A good video game gives players a sense of accomplishment, achievement, and progression as they move through it. You can incorporate that idea not just into your training materials, but your organization as a whole. As noted by The Psychology of Games, people respond very positively to a structured system of rewards.

There are a number of reasons for this. They give us concrete goals to strive towards, creating a commitment to those goals and giving a sense of satisfaction when we complete them. They also act as mechanics for guiding our efforts, providing highly satisfactory feedback.

Create quantifiable goals that represent each milestone in your employee onboarding process. These goals can then be adapted into an achievement system of sorts. Just be careful you don’t overdo it. Trying to apply the framework to every facet of your organization could come across as shallow and insincere.

Fun is a powerful motivator

If there’s one thing that every bad training process has in common, it’s boredom. These programs don’t make any effort to be interesting or engaging but instead settle for just regurgitating information at staff and hoping they pick it up by osmosis. Don’t make the same mistake.

Instead, make an effort to make your training fun. You might choose to do that through a trivia model that gives each participant a score based on their performance. You might create a fully interactive game that introduces staff to their roles and responsibilities as they play.

The important thing is that you get creative and put in the effort to make the last stage of your onboarding process more than just a bunch of meaningless data.

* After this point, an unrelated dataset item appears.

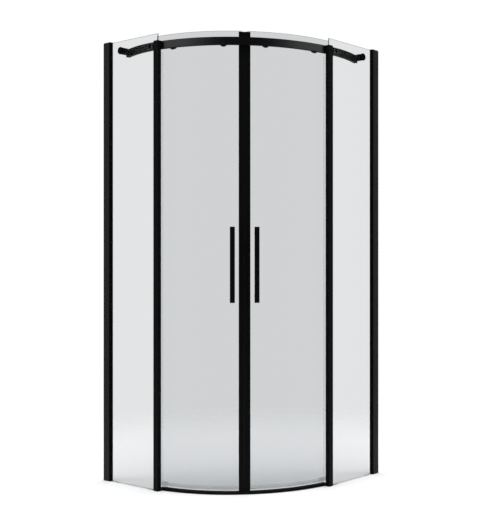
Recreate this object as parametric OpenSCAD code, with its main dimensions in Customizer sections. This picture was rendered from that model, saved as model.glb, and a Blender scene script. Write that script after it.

Presentation matters more than you think

There are a lot of things that go into making a video game successful — it’s about a lot more than fun gameplay. Presentation is important too. A great soundtrack, a well-written story, aesthetically-pleasing graphics, a strong marketing push… these are all part of what makes a game compelling.

Similarly, a well-designed training program does more than simply gamify the onboarding process. It’s about more than the information. If you want your training to actually be entertaining, you’ll want to do more than create a leaderboard or develop a barebones game.

You need to consider the look and feel of your training platform. You need to consider how it slots into and reflects your company culture. You need to consider how you’re marketing and promoting the program within your organization.


Read more: Taking gamification in training to the next level


In short, you need to view your training program as more than onboarding — you need to view it as an experience in its own right.

Conclusion

A lot of businesses have pretty terrible training programs. Yours doesn’t need to be among them. By looking at how video games introduce players to their fundamentals, and what makes those games engaging in the first place, you can pick up how to make every part of your onboarding process better. This will ensure new employees remember their training fondly rather than not at all.